§ **Short problem**: Would you quote the material below from its first line through the line containing "---- Driving dimensions", exactly and with both ends included?

§ **Material provided**:
┌──

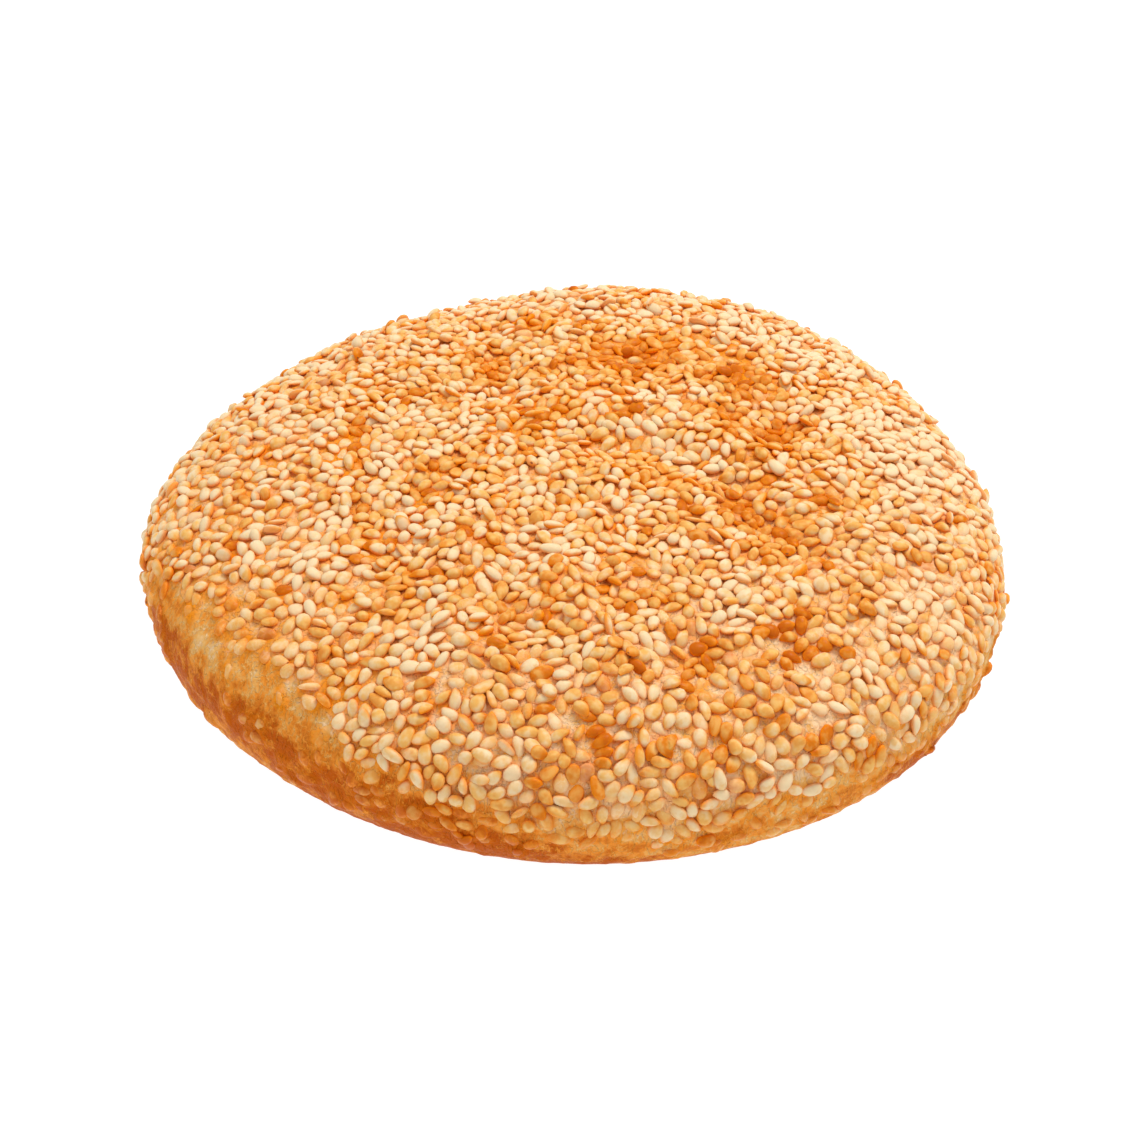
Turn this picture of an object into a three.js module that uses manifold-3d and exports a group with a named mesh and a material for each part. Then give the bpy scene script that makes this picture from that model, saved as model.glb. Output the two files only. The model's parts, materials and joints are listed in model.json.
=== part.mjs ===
// A round flat sesame bread, baked as one piece: a low dome with a dented, creased top, a full
// round side that turns under to a flat base, and sesame seeds pressed into the top and side.
// Millimetres, +Z up. The origin is the middle of the base, and the shown front faces -Y.
import * as THREE from "three";
import { ConvexGeometry } from "three/addons/geometries/ConvexGeometry.js";
import { mergeVertices } from "three/addons/utils/BufferGeometryUtils.js";
import Module from "manifold-3d";

// ---- Driving dimensions -------------------------------------------------------------------

const LOAF = {
  radius: 71.9, // crust at its widest line, without the seeds
  height: 30.3, // base to the middle of the top
  widestHeight: 12, // height of the widest line
  baseRadius: 63, // flat part of the base
};

// How the outline departs from a circle: lobes round the loaf, their height, and where one peaks.
const OUTLINE_LOBES = [
  { lobes: 2, height: 0.2, peak: 45 },
  { lobes: 3, height: 1.7, peak: -48 },
  { lobes: 4, height: 0.35, peak: -12 },
  { lobes: 5, height: 0.25, peak: -28 },
];

// Where the dough of the top sank or rose: round dents, and creases and ridges from one place to
// another. rise is the height at the middle, and reach is how far from it the shape dies away.
const TOP_RELIEF = [
  { from: [33, 10], to: [33, 10], rise: -2.5, reach: 7 },
  { from: [15, -50], to: [19, -51], rise: -1.4, reach: 5 },
  { from: [31, -48], to: [36, -50], rise: -1.2, reach: 5 },
  { from: [-17, 46], to: [-13, 20], rise: -2, reach: 5 },
  { from: [3, 4], to: [21, -3], rise: -1.7, reach: 5 },
  { from: [26, -11], to: [36, -25], rise: -1.8, reach: 5 },
  { from: [10, 33], to: [22, 30], rise: -1.2, reach: 6 },
  { from: [-34, -18], to: [-30, -25], rise: -1.2, reach: 6 },
  { from: [-12, -36], to: [-9, -44], rise: -1.2, reach: 4 },
  { from: [1, 17], to: [27, 3], rise: 1.4, reach: 6 },
  { from: [-2, -33], to: [8, -58], rise: 1.2, reach: 4 },
  { from: [25, -48], to: [32, -62], rise: 1, reach: 4 },
  { from: [-19, -22], to: [-15, -52], rise: 1, reach: 5 },
  { from: [-46, 6], to: [-38, 34], rise: 0.9, reach: 10 },
  { from: [-28, 58], to: [-14, 61], rise: -1.2, reach: 8 },
  { from: [46, 42], to: [55, 31], rise: -0.9, reach: 8 },
];

const SEED = {
  length: 3.3,
  width: 2.1,
  thickness: 1.3,
  sunk: 0.35, // share of the thickness that lies in the crust
  sizeSpread: 0.14, // how far a seed's size departs from the mean, as a share
};

const COVER = {
  seeds: 345, // on the whole top and side, before the side's seeds thin out
  thinsBelow: 19, // height where the seeds start to thin out
  endsAt: 6, // height of the lowest seeds
};

const CRUST_COLOUR = 0xe9b171;
const BALL_DETAIL = 8; // splits each edge of the ball that the crust is shaped from
const BASE_DETAIL = 0.3; // how finely the flat base is divided, where the rest of the crust is 1
const PROFILE_STEPS = 240;
const GOLDEN_ANGLE = Math.PI * (3 - Math.sqrt(5));

// ---- Form of the loaf ---------------------------------------------------------------------

// Half of the loaf's upright section, from the middle of the top round the side to the middle of
// the base. x is the distance from the axis, and y the height.
const section = new THREE.Path()
  .moveTo(0, LOAF.height)
  .bezierCurveTo(
    0.69 * LOAF.radius, LOAF.height,
    1.01 * LOAF.radius, LOAF.height - 2,
    LOAF.radius, LOAF.widestHeight,
  )
  .bezierCurveTo(
    LOAF.radius - 0.5, 0.42 * LOAF.widestHeight,
    LOAF.radius - 3, 0,
    LOAF.baseRadius, 0,
  )
  .lineTo(0, 0);

// The share of the loaf's whole surface that lies above each evenly spaced point of the section,
// with the flat base counted for less than it is.
function surfaceShares() {
  const points = section.getSpacedPoints(PROFILE_STEPS);
  const shares = [0];
  for (let i = 1; i < points.length; i++) {
    const bandRadius = (points[i].x + points[i - 1].x) / 2;
    const detail = points[i - 1].y < 1e-6 ? BASE_DETAIL : 1;
    shares.push(shares[i - 1] + detail * bandRadius * points[i].distanceTo(points[i - 1]));
  }
  return shares.map((share) => share / shares[PROFILE_STEPS]);
}

const SHARES = surfaceShares();

// The point of the section that has the given share of the surface above it.
function sectionPoint(share) {
  const next = SHARES.findIndex((s) => s >= share);
  if (next <= 0) return section.getPointAt(Math.max(next, 0));
  const part = (share - SHARES[next - 1]) / (SHARES[next] - SHARES[next - 1]);
  return section.getPointAt((next - 1 + part) / PROFILE_STEPS);
}

// How much wider than a circle the loaf is in a direction, as a factor.
function outlineFactor(angle) {
  let bulge = 0;
  for (const { lobes, height, peak } of OUTLINE_LOBES)
    bulge += height * Math.cos(lobes * (angle - THREE.MathUtils.degToRad(peak)));
  return 1 + bulge / LOAF.radius;
}

// Height that the dents, creases and ridges add to the top at a place.
function reliefAt(place) {
  let height = 0;
  for (const { from, to, rise, reach } of TOP_RELIEF) {
    const start = new THREE.Vector2(...from);
    const along = new THREE.Vector2(...to).sub(start);
    const offset = place.clone().sub(start);
    const part = THREE.MathUtils.clamp(offset.dot(along) / (along.lengthSq() || 1), 0, 1);
    const distance = offset.distanceTo(along.multiplyScalar(part));
    height += rise * Math.exp(-((distance / reach) ** 2));
  }
  return height;
}

// The crust's point with a given share of the surface above it, in a given direction.
function crustPoint(share, angle) {
  const { x: distance, y: height } = sectionPoint(share);
  const radius = distance * outlineFactor(angle);
  const place = new THREE.Vector2(Math.cos(angle), Math.sin(angle)).multiplyScalar(radius);
  const onTop = THREE.MathUtils.smoothstep(height, LOAF.widestHeight, LOAF.height - 4);
  return new THREE.Vector3(place.x, place.y, height + onTop * reliefAt(place));
}

// Outward direction of the crust, from three of its points close together.
function crustNormal(share, angle) {
  const step = 0.004;
  const point = crustPoint(share, angle);
  const down = crustPoint(share + step, angle).sub(point);
  const round = crustPoint(share, angle + step).sub(point);
  return down.cross(round).normalize();
}

// ---- Solids -------------------------------------------------------------------------------

const wasm = await Module();
wasm.setup();

// A closed three.js geometry as a solid that can be joined to others.
function solidOf(geometry) {
  const shell = geometry.clone();
  shell.deleteAttribute("normal");
  shell.deleteAttribute("uv");
  const merged = mergeVertices(shell, 1e-4);
  return new wasm.Manifold(
    new wasm.Mesh({
      numProp: 3,
      vertProperties: new Float32Array(merged.attributes.position.array),
      triVerts: new Uint32Array(merged.index.array),
    }),
  );
}

// A solid as a three.js geometry again.
function geometryOf(solid) {
  const { vertProperties, triVerts } = solid.getMesh();
  const geometry = new THREE.BufferGeometry()
    .setAttribute("position", new THREE.BufferAttribute(vertProperties, 3))
    .setIndex(new THREE.BufferAttribute(triVerts, 1));
  geometry.computeVertexNormals();
  return geometry;
}

// The crust: an even ball of small triangles, each corner moved to its place on the loaf.
function crustSolid() {
  const ball = new THREE.IcosahedronGeometry(1, BALL_DETAIL);
  const corners = ball.attributes.position;
  for (let i = 0; i < corners.count; i++) {
    const corner = new THREE.Vector3().fromBufferAttribute(corners, i).normalize();
    const point = crustPoint((1 - corner.z) / 2, Math.atan2(corner.y, corner.x));
    corners.setXYZ(i, point.x, point.y, point.z);
  }
  return solidOf(ball);
}

// One sesame seed lying along Y with its point towards +Y: a drop-shaped outline, a ridge along its
// back, and a root that ends inside the crust.
function seedGeometry() {
  const { length, width, thickness } = SEED;
  const corner = (x, y, z) => new THREE.Vector3(x * width, y * length, z * thickness);
  const flanks = [-1, 1].flatMap((side) => [
    corner(side * 0.44, 0.1, 0),
    corner(side * 0.41, -0.3, 0),
  ]);
  const ends = [corner(0, 0.5, 0), corner(0, -0.5, 0)];
  const ridge = [corner(0, 0.14, 0.5), corner(0, -0.24, 0.5)];
  const root = corner(0, -0.06, -0.95);
  return new ConvexGeometry([...flanks, ...ends, ...ridge, root]);
}

// Numbers from 0 to 1 that look random and are the same on every run.
function seededRandom(state) {
  return () => {
    state = (state + 0x6d2b79f5) | 0;
    let t = Math.imul(state ^ (state >>> 15), 1 | state);
    t = (t + Math.imul(t ^ (t >>> 7), 61 | t)) ^ t;
    return ((t ^ (t >>> 14)) >>> 0) / 4294967296;
  };
}

// Seeds all over the top and side, evenly spread by a golden-angle spiral, each turned its own way
// and sunk into the crust. Down the side they thin out.
function seedSolids() {
  const random = seededRandom(7);
  const shape = seedGeometry();
  const lowestShare = SHARES.findLast((share) => sectionPoint(share).y > COVER.endsAt);
  const seeds = [];
  for (let i = 0; i < COVER.seeds; i++) {
    const share = (lowestShare * (i + 0.5)) / COVER.seeds;
    const angle = i * GOLDEN_ANGLE;
    const [turn, size, chance] = [random() * 2 * Math.PI, random() * 2 - 1, random()];
    const point = crustPoint(share, angle);
    if (chance > THREE.MathUtils.smoothstep(point.z, COVER.endsAt - 4, COVER.thinsBelow)) continue;
    const normal = crustNormal(share, angle);
    point.addScaledVector(normal, (0.5 - SEED.sunk) * SEED.thickness);
    const lie = new THREE.Quaternion().setFromUnitVectors(new THREE.Vector3(0, 0, 1), normal);
    lie.multiply(new THREE.Quaternion().setFromAxisAngle(new THREE.Vector3(0, 0, 1), turn));
    const scale = new THREE.Vector3().setScalar(1 + size * SEED.sizeSpread);
    seeds.push(solidOf(shape.clone().applyMatrix4(new THREE.Matrix4().compose(point, lie, scale))));
  }
  return seeds;
}

// ---- The part -----------------------------------------------------------------------------

const bread = new THREE.Mesh(
  geometryOf(wasm.Manifold.union([crustSolid(), ...seedSolids()])),
  new THREE.MeshStandardMaterial({ color: CRUST_COLOUR, roughness: 0.75, metalness: 0 }),
);
bread.name = "bread";

const part = new THREE.Group();
part.name = "sesame_bread";
part.add(bread);

export default part;
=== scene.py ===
"""A round flat sesame bread on a pale floor: the loaf, its crust and about 3,700 seeds.

Lengths are in metres, +Z is up, the middle of the flat base is the origin, and the shown front
faces -Y. The sizes of the loaf and its dents are those of the solid model.
"""

import json
import math

import bpy
import numpy as np
from bpy.props import FloatProperty, FloatVectorProperty, IntProperty, PointerProperty
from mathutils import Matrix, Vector, noise
from mathutils.bvhtree import BVHTree
from mathutils.geometry import interpolate_bezier
from mathutils.kdtree import KDTree

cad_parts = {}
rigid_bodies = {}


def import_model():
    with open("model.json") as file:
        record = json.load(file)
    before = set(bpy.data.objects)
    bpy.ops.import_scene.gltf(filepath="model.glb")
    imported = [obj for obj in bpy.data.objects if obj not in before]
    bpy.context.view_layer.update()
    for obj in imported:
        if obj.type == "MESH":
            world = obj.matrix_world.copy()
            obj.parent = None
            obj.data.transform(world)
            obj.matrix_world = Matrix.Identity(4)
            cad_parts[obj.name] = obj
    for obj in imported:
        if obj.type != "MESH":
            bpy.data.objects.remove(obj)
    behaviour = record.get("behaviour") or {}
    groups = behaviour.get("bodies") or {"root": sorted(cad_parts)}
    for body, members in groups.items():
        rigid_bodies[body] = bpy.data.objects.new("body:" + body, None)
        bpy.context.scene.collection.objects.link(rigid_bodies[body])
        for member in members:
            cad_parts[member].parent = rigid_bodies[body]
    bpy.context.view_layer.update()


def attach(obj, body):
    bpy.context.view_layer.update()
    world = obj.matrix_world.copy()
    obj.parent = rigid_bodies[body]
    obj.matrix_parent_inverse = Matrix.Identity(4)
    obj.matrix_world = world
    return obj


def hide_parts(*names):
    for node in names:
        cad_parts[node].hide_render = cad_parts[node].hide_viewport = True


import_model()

bl_info = {
    "name": "Sesame Bread",
    "version": (1, 0, 0),
    "blender": (4, 5, 0),
    "location": "View3D > Sidebar > Sesame Bread",
    "description": "A round flat sesame bread with a baked crust and separate seeds",
    "category": "Add Mesh",
}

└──

§ **Written answer**:
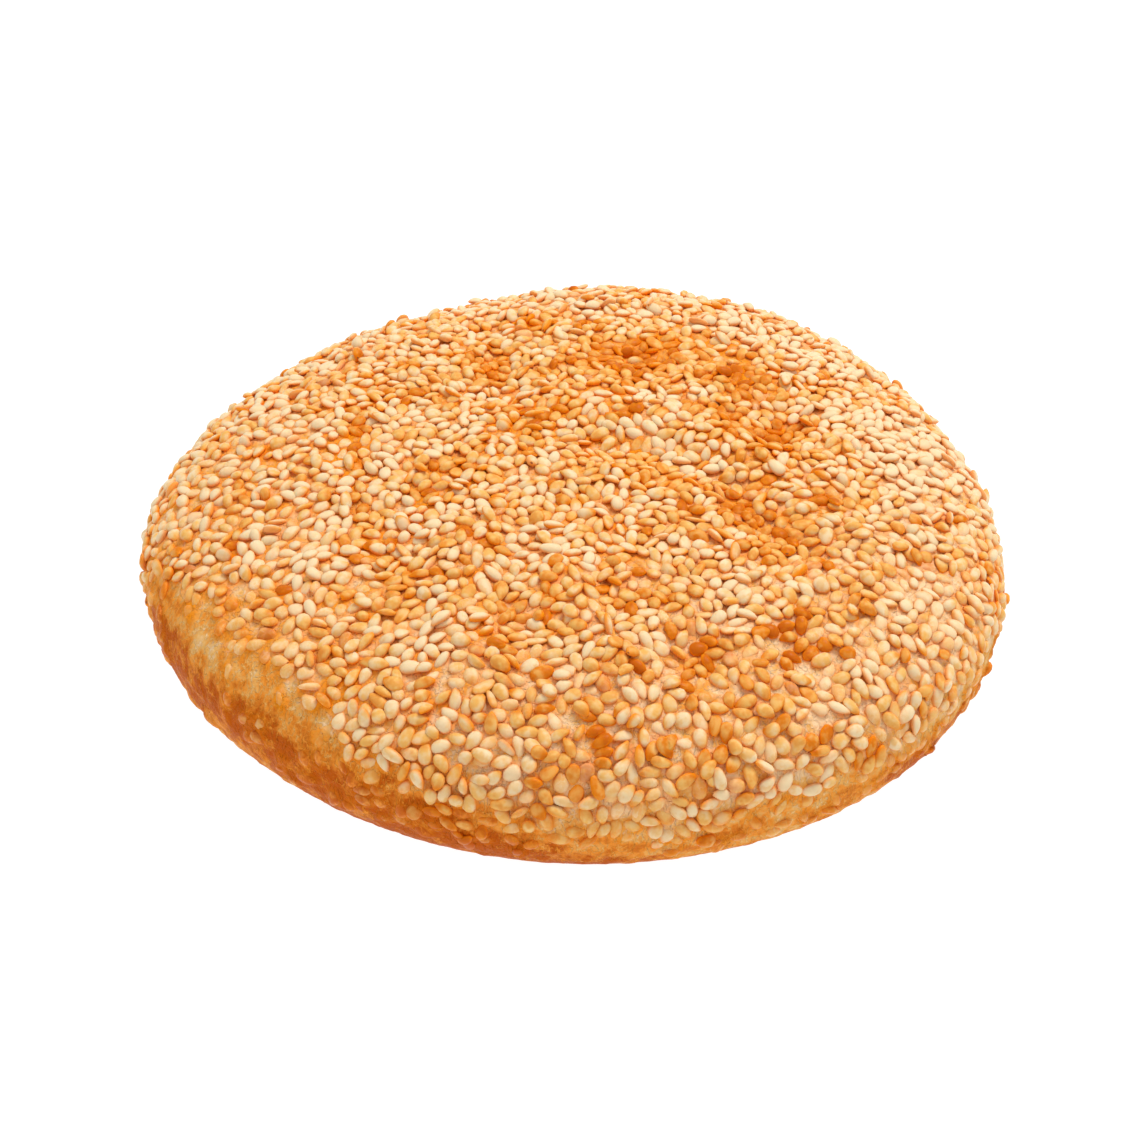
Turn this picture of an object into a three.js module that uses manifold-3d and exports a group with a named mesh and a material for each part. Then give the bpy scene script that makes this picture from that model, saved as model.glb. Output the two files only. The model's parts, materials and joints are listed in model.json.
=== part.mjs ===
// A round flat sesame bread, baked as one piece: a low dome with a dented, creased top, a full
// round side that turns under to a flat base, and sesame seeds pressed into the top and side.
// Millimetres, +Z up. The origin is the middle of the base, and the shown front faces -Y.
import * as THREE from "three";
import { ConvexGeometry } from "three/addons/geometries/ConvexGeometry.js";
import { mergeVertices } from "three/addons/utils/BufferGeometryUtils.js";
import Module from "manifold-3d";

// ---- Driving dimensions -------------------------------------------------------------------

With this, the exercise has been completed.